#### What needs to be done
Give the listing below again in full, exactly as written.

#### Source excerpt

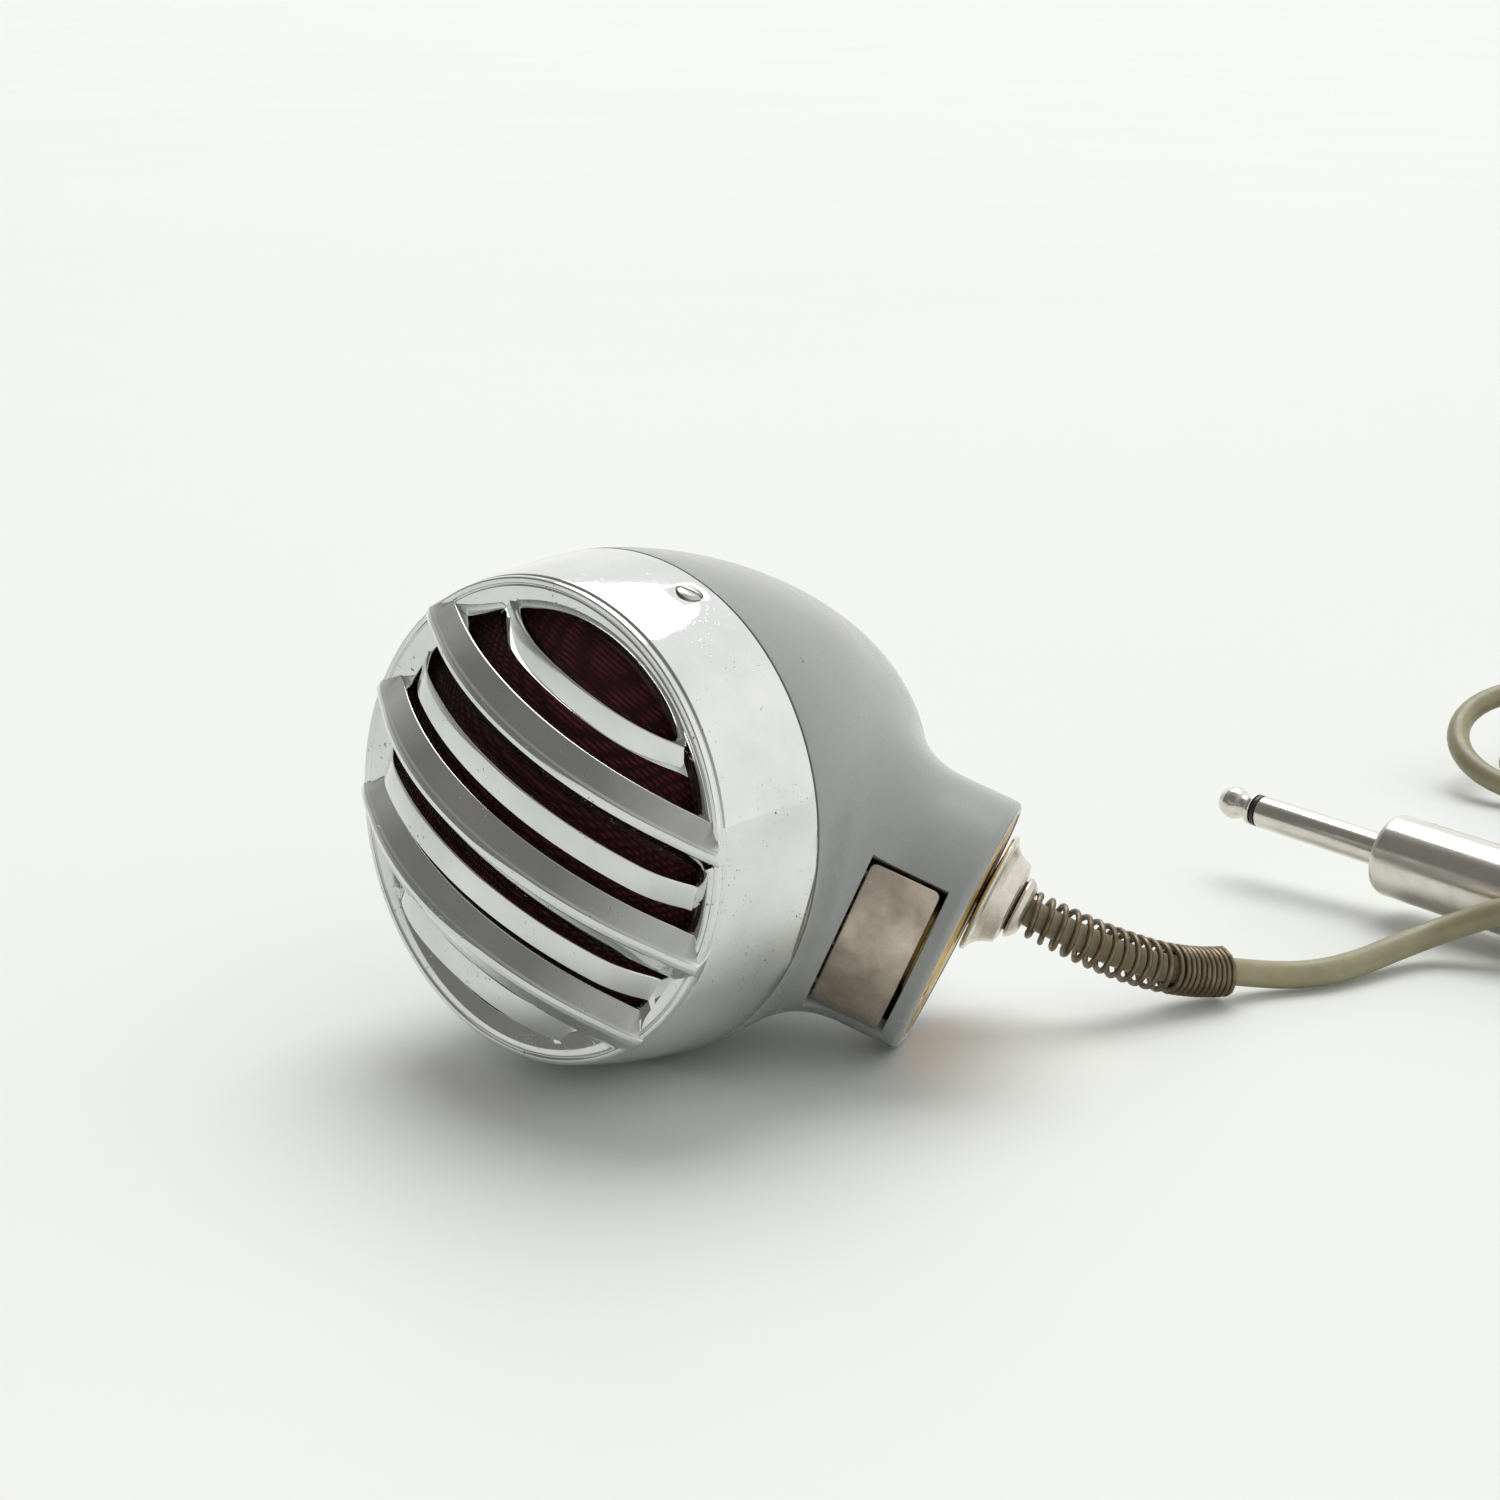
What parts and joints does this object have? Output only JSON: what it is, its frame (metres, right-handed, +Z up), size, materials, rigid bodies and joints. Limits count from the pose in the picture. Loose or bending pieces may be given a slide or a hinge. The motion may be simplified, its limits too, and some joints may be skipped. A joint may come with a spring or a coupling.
{
  "type": "hand microphone",
  "caption": "Bullet hand microphone lying on its side: ribbed metal front, ovoid shell, stem with a press lever, spring-sleeved cable in a tied hank, phone plug.",
  "frame": {"origin": "bottom centre of the bounding box of the microphone without its cable, on the floor it lies on", "axes": "+Z up, front grille faces -Y, the stem leans towards +X; the microphone lies on its right side"},
  "size_m": [0.2009, 0.3664, 0.0826],
  "materials": {
    "chrome": "polished, a little pitted",
    "shell_enamel": "glossy enamel over a casting",
    "nickel": "satin nickel, worn",
    "brass": "turned, slightly tarnished",
    "steel": "plated",
    "aluminium": "satin",
    "grille_cloth": "woven",
    "black_rubber": "matt",
    "black_plastic": "matt",
    "fibre": "pressed fibre board",
    "cable": "smooth vinyl jacket",
    "clear_tape": "clear tape"
  },
  "bodies": {
    "microphone": {"baffle_gasket": "black_rubber", "baffle_screw_1": "steel", "baffle_screw_2": "steel", "baffle_screw_3": "steel", "band_screw_left": "steel", "band_screw_right": "steel", "base_plate": "brass", "base_screw_1": "brass", "base_screw_2": "brass", "capsule_baffle": "aluminium", "capsule_case": "aluminium", "capsule_diaphragm": "aluminium", "capsule_drive_pin": "brass", "capsule_drive_unit": "steel", "capsule_front_cap": "aluminium", "capsule_rear_cover": "fibre", "capsule_terminal_1": "brass", "capsule_terminal_2": "brass", "cloth_retaining_ring": "steel", "cloth_screen": "steel", "connector_body": "nickel", "connector_receptacle": "nickel", "contact_leaf_fixed": "brass", "cord": "cable", "cord_hank": "cable", "cord_tail": "cable", "front_grille": "chrome", "grille_cloth": "grille_cloth", "hank_tie": "clear_tape", "lever_pin": "steel", "lever_return_spring": "steel", "plug_barrel": "nickel", "plug_insulator": "black_plastic", "plug_sleeve": "nickel", "plug_tip": "nickel", "receptacle_nut": "brass", "shell": "shell_enamel", "stand_bushing": "brass", "strain_relief_spring": "nickel", "switch_bracket": "steel", "switch_insulator_front": "fibre", "switch_insulator_rear": "fibre"},
    "lever": {"press_lever": "nickel", "lever_pad": "fibre"},
    "contact_blade": {"contact_leaf_moving": "brass", "contact_point": "brass"},
    "connector_ring": {"coupling_ring": "nickel"}
  },
  "joints": [
    {"name": "lever_press", "type": "hinge", "parent": "microphone", "child": "lever", "pos_m": [0.02896, 0.00004, 0.0241], "axis": [0.4249, 0.0506, 0.9038], "range_deg": [0, 5], "stiffness_Nm_per_rad": 0.35, "springref_deg": -2.86},
    {"name": "contact_close", "type": "hinge", "parent": "microphone", "child": "contact_blade", "pos_m": [0.02873, 0.00336, 0.02402], "axis": [0.4249, 0.0506, 0.9038], "range_deg": [0, 7.5]},
    {"name": "ring_turn", "type": "hinge", "parent": "microphone", "child": "connector_ring", "pos_m": [0.03142, 0.03683, 0.02088], "axis": [0.8224, 0.3956, -0.4088], "continuous": true}
  ],
  "couplings": [
    {"joint": "contact_close", "follows": "lever_press", "ratio": 1.4}
  ]
}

#### Answer for the task
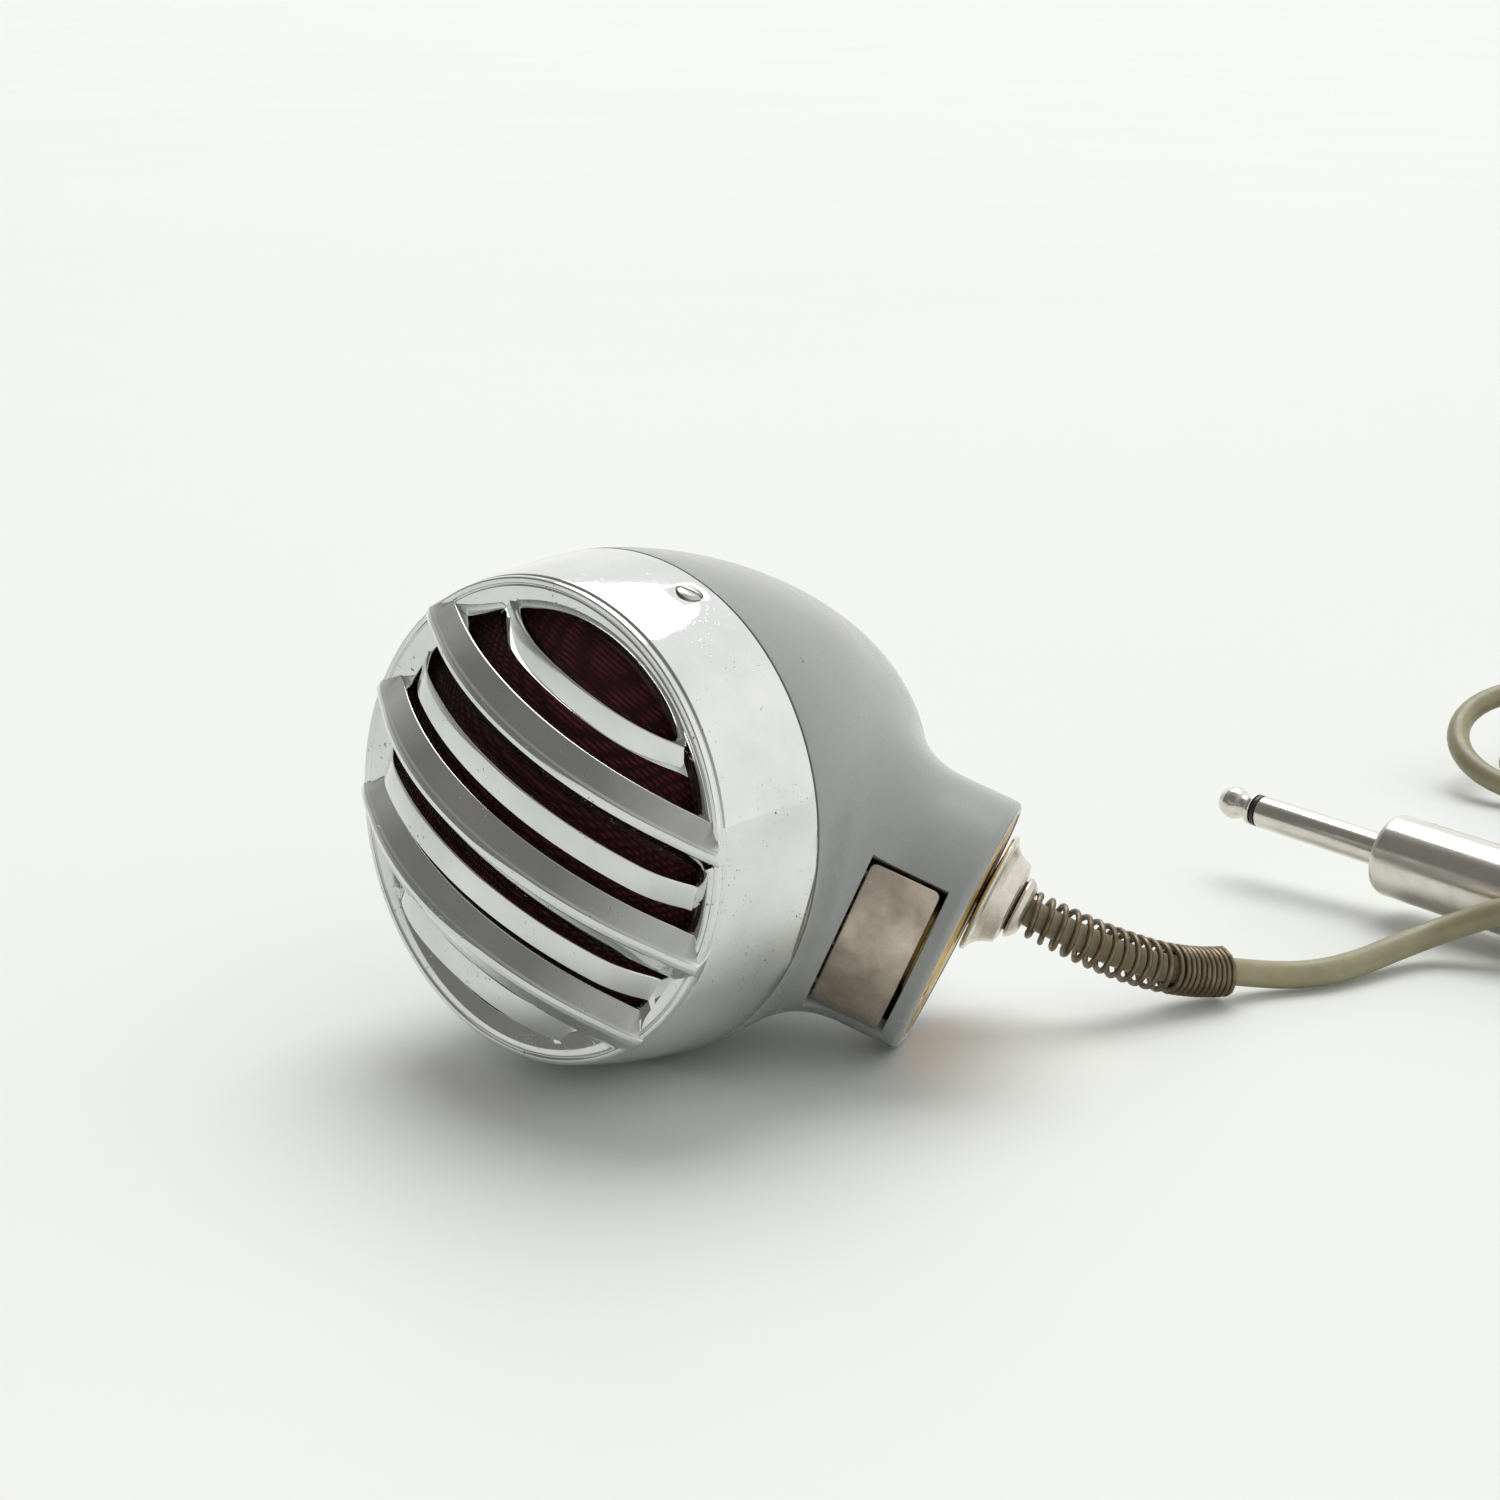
What parts and joints does this object have? Output only JSON: what it is, its frame (metres, right-handed, +Z up), size, materials, rigid bodies and joints. Limits count from the pose in the picture. Loose or bending pieces may be given a slide or a hinge. The motion may be simplified, its limits too, and some joints may be skipped. A joint may come with a spring or a coupling.
{
  "type": "hand microphone",
  "caption": "Bullet hand microphone lying on its side: ribbed metal front, ovoid shell, stem with a press lever, spring-sleeved cable in a tied hank, phone plug.",
  "frame": {"origin": "bottom centre of the bounding box of the microphone without its cable, on the floor it lies on", "axes": "+Z up, front grille faces -Y, the stem leans towards +X; the microphone lies on its right side"},
  "size_m": [0.2009, 0.3664, 0.0826],
  "materials": {
    "chrome": "polished, a little pitted",
    "shell_enamel": "glossy enamel over a casting",
    "nickel": "satin nickel, worn",
    "brass": "turned, slightly tarnished",
    "steel": "plated",
    "aluminium": "satin",
    "grille_cloth": "woven",
    "black_rubber": "matt",
    "black_plastic": "matt",
    "fibre": "pressed fibre board",
    "cable": "smooth vinyl jacket",
    "clear_tape": "clear tape"
  },
  "bodies": {
    "microphone": {"baffle_gasket": "black_rubber", "baffle_screw_1": "steel", "baffle_screw_2": "steel", "baffle_screw_3": "steel", "band_screw_left": "steel", "band_screw_right": "steel", "base_plate": "brass", "base_screw_1": "brass", "base_screw_2": "brass", "capsule_baffle": "aluminium", "capsule_case": "aluminium", "capsule_diaphragm": "aluminium", "capsule_drive_pin": "brass", "capsule_drive_unit": "steel", "capsule_front_cap": "aluminium", "capsule_rear_cover": "fibre", "capsule_terminal_1": "brass", "capsule_terminal_2": "brass", "cloth_retaining_ring": "steel", "cloth_screen": "steel", "connector_body": "nickel", "connector_receptacle": "nickel", "contact_leaf_fixed": "brass", "cord": "cable", "cord_hank": "cable", "cord_tail": "cable", "front_grille": "chrome", "grille_cloth": "grille_cloth", "hank_tie": "clear_tape", "lever_pin": "steel", "lever_return_spring": "steel", "plug_barrel": "nickel", "plug_insulator": "black_plastic", "plug_sleeve": "nickel", "plug_tip": "nickel", "receptacle_nut": "brass", "shell": "shell_enamel", "stand_bushing": "brass", "strain_relief_spring": "nickel", "switch_bracket": "steel", "switch_insulator_front": "fibre", "switch_insulator_rear": "fibre"},
    "lever": {"press_lever": "nickel", "lever_pad": "fibre"},
    "contact_blade": {"contact_leaf_moving": "brass", "contact_point": "brass"},
    "connector_ring": {"coupling_ring": "nickel"}
  },
  "joints": [
    {"name": "lever_press", "type": "hinge", "parent": "microphone", "child": "lever", "pos_m": [0.02896, 0.00004, 0.0241], "axis": [0.4249, 0.0506, 0.9038], "range_deg": [0, 5], "stiffness_Nm_per_rad": 0.35, "springref_deg": -2.86},
    {"name": "contact_close", "type": "hinge", "parent": "microphone", "child": "contact_blade", "pos_m": [0.02873, 0.00336, 0.02402], "axis": [0.4249, 0.0506, 0.9038], "range_deg": [0, 7.5]},
    {"name": "ring_turn", "type": "hinge", "parent": "microphone", "child": "connector_ring", "pos_m": [0.03142, 0.03683, 0.02088], "axis": [0.8224, 0.3956, -0.4088], "continuous": true}
  ],
  "couplings": [
    {"joint": "contact_close", "follows": "lever_press", "ratio": 1.4}
  ]
}